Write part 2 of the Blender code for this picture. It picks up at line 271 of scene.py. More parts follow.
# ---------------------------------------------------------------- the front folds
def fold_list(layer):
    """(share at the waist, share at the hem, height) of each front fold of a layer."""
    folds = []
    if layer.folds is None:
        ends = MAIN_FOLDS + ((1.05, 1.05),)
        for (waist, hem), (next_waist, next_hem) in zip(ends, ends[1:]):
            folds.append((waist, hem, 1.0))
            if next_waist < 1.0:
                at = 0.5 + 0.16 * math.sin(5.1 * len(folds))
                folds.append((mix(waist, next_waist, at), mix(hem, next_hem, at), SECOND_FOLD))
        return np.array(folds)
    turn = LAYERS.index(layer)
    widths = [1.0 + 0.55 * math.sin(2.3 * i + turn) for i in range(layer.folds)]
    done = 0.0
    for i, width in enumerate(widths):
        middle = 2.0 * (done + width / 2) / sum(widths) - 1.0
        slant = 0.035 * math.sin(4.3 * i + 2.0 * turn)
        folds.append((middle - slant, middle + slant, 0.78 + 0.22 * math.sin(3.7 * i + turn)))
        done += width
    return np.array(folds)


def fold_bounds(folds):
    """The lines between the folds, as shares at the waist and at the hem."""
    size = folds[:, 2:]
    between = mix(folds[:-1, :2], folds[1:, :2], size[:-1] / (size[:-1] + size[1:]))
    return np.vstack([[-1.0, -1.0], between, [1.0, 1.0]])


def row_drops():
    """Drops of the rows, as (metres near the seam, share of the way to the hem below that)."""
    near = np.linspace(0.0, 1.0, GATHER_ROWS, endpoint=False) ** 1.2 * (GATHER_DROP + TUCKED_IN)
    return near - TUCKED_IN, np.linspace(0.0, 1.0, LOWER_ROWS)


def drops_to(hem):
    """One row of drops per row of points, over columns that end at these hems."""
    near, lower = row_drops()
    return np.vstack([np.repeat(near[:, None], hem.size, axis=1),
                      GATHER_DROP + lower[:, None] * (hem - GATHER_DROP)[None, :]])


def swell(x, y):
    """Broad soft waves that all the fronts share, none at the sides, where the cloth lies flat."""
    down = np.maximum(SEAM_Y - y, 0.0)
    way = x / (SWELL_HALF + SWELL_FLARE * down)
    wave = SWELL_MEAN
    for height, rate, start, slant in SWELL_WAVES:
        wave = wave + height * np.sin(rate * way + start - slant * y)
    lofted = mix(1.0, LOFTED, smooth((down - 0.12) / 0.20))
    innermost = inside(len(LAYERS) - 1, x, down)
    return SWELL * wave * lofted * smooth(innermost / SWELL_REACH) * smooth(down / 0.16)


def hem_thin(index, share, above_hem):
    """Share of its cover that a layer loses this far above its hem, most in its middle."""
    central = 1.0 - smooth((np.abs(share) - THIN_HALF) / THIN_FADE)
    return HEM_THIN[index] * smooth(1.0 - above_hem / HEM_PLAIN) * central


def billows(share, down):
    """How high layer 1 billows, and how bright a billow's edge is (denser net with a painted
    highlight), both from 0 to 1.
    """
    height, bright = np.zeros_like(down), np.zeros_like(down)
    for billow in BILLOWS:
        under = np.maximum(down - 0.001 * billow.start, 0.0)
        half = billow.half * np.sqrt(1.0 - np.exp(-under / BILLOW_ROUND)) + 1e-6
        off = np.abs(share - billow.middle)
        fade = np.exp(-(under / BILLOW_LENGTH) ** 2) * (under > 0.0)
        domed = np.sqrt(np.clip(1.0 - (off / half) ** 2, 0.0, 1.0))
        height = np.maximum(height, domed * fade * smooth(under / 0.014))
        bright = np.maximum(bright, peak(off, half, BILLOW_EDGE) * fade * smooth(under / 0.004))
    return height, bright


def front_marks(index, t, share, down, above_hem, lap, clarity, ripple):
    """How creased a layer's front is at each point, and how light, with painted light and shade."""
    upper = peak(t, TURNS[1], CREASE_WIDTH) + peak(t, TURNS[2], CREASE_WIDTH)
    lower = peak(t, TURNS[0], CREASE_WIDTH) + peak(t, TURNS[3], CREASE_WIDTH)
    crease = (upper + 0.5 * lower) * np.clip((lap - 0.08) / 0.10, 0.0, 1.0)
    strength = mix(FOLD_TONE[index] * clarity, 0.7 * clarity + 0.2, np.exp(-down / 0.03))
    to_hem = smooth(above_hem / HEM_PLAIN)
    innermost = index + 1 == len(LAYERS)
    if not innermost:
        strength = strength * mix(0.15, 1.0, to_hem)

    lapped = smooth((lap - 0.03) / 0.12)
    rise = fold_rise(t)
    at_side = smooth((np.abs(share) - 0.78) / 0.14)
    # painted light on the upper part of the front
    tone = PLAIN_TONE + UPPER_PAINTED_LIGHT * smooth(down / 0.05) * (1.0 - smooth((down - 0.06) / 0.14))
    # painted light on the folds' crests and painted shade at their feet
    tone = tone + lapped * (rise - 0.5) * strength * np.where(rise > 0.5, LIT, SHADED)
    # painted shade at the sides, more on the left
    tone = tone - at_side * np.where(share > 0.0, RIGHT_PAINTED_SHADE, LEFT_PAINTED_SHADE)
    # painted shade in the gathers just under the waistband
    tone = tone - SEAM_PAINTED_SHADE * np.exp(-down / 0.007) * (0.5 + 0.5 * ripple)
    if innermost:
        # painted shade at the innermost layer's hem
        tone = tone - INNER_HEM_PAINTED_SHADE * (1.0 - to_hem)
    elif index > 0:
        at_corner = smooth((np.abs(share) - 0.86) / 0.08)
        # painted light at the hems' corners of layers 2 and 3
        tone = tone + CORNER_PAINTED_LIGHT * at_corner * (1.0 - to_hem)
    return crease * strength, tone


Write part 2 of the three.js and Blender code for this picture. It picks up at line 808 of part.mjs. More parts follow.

* * *

#### [Exercise description]
Return all of the above records exactly, leaving no line out.

#### [The answer]
Write part 2 of the Blender code for this picture. It picks up at line 271 of scene.py. More parts follow.
# ---------------------------------------------------------------- the front folds
def fold_list(layer):
    """(share at the waist, share at the hem, height) of each front fold of a layer."""
    folds = []
    if layer.folds is None:
        ends = MAIN_FOLDS + ((1.05, 1.05),)
        for (waist, hem), (next_waist, next_hem) in zip(ends, ends[1:]):
            folds.append((waist, hem, 1.0))
            if next_waist < 1.0:
                at = 0.5 + 0.16 * math.sin(5.1 * len(folds))
                folds.append((mix(waist, next_waist, at), mix(hem, next_hem, at), SECOND_FOLD))
        return np.array(folds)
    turn = LAYERS.index(layer)
    widths = [1.0 + 0.55 * math.sin(2.3 * i + turn) for i in range(layer.folds)]
    done = 0.0
    for i, width in enumerate(widths):
        middle = 2.0 * (done + width / 2) / sum(widths) - 1.0
        slant = 0.035 * math.sin(4.3 * i + 2.0 * turn)
        folds.append((middle - slant, middle + slant, 0.78 + 0.22 * math.sin(3.7 * i + turn)))
        done += width
    return np.array(folds)


def fold_bounds(folds):
    """The lines between the folds, as shares at the waist and at the hem."""
    size = folds[:, 2:]
    between = mix(folds[:-1, :2], folds[1:, :2], size[:-1] / (size[:-1] + size[1:]))
    return np.vstack([[-1.0, -1.0], between, [1.0, 1.0]])


def row_drops():
    """Drops of the rows, as (metres near the seam, share of the way to the hem below that)."""
    near = np.linspace(0.0, 1.0, GATHER_ROWS, endpoint=False) ** 1.2 * (GATHER_DROP + TUCKED_IN)
    return near - TUCKED_IN, np.linspace(0.0, 1.0, LOWER_ROWS)


def drops_to(hem):
    """One row of drops per row of points, over columns that end at these hems."""
    near, lower = row_drops()
    return np.vstack([np.repeat(near[:, None], hem.size, axis=1),
                      GATHER_DROP + lower[:, None] * (hem - GATHER_DROP)[None, :]])


def swell(x, y):
    """Broad soft waves that all the fronts share, none at the sides, where the cloth lies flat."""
    down = np.maximum(SEAM_Y - y, 0.0)
    way = x / (SWELL_HALF + SWELL_FLARE * down)
    wave = SWELL_MEAN
    for height, rate, start, slant in SWELL_WAVES:
        wave = wave + height * np.sin(rate * way + start - slant * y)
    lofted = mix(1.0, LOFTED, smooth((down - 0.12) / 0.20))
    innermost = inside(len(LAYERS) - 1, x, down)
    return SWELL * wave * lofted * smooth(innermost / SWELL_REACH) * smooth(down / 0.16)


def hem_thin(index, share, above_hem):
    """Share of its cover that a layer loses this far above its hem, most in its middle."""
    central = 1.0 - smooth((np.abs(share) - THIN_HALF) / THIN_FADE)
    return HEM_THIN[index] * smooth(1.0 - above_hem / HEM_PLAIN) * central


def billows(share, down):
    """How high layer 1 billows, and how bright a billow's edge is (denser net with a painted
    highlight), both from 0 to 1.
    """
    height, bright = np.zeros_like(down), np.zeros_like(down)
    for billow in BILLOWS:
        under = np.maximum(down - 0.001 * billow.start, 0.0)
        half = billow.half * np.sqrt(1.0 - np.exp(-under / BILLOW_ROUND)) + 1e-6
        off = np.abs(share - billow.middle)
        fade = np.exp(-(under / BILLOW_LENGTH) ** 2) * (under > 0.0)
        domed = np.sqrt(np.clip(1.0 - (off / half) ** 2, 0.0, 1.0))
        height = np.maximum(height, domed * fade * smooth(under / 0.014))
        bright = np.maximum(bright, peak(off, half, BILLOW_EDGE) * fade * smooth(under / 0.004))
    return height, bright


def front_marks(index, t, share, down, above_hem, lap, clarity, ripple):
    """How creased a layer's front is at each point, and how light, with painted light and shade."""
    upper = peak(t, TURNS[1], CREASE_WIDTH) + peak(t, TURNS[2], CREASE_WIDTH)
    lower = peak(t, TURNS[0], CREASE_WIDTH) + peak(t, TURNS[3], CREASE_WIDTH)
    crease = (upper + 0.5 * lower) * np.clip((lap - 0.08) / 0.10, 0.0, 1.0)
    strength = mix(FOLD_TONE[index] * clarity, 0.7 * clarity + 0.2, np.exp(-down / 0.03))
    to_hem = smooth(above_hem / HEM_PLAIN)
    innermost = index + 1 == len(LAYERS)
    if not innermost:
        strength = strength * mix(0.15, 1.0, to_hem)

    lapped = smooth((lap - 0.03) / 0.12)
    rise = fold_rise(t)
    at_side = smooth((np.abs(share) - 0.78) / 0.14)
    # painted light on the upper part of the front
    tone = PLAIN_TONE + UPPER_PAINTED_LIGHT * smooth(down / 0.05) * (1.0 - smooth((down - 0.06) / 0.14))
    # painted light on the folds' crests and painted shade at their feet
    tone = tone + lapped * (rise - 0.5) * strength * np.where(rise > 0.5, LIT, SHADED)
    # painted shade at the sides, more on the left
    tone = tone - at_side * np.where(share > 0.0, RIGHT_PAINTED_SHADE, LEFT_PAINTED_SHADE)
    # painted shade in the gathers just under the waistband
    tone = tone - SEAM_PAINTED_SHADE * np.exp(-down / 0.007) * (0.5 + 0.5 * ripple)
    if innermost:
        # painted shade at the innermost layer's hem
        tone = tone - INNER_HEM_PAINTED_SHADE * (1.0 - to_hem)
    elif index > 0:
        at_corner = smooth((np.abs(share) - 0.86) / 0.08)
        # painted light at the hems' corners of layers 2 and 3
        tone = tone + CORNER_PAINTED_LIGHT * at_corner * (1.0 - to_hem)
    return crease * strength, tone


Write part 2 of the three.js and Blender code for this picture. It picks up at line 808 of part.mjs. More parts follow.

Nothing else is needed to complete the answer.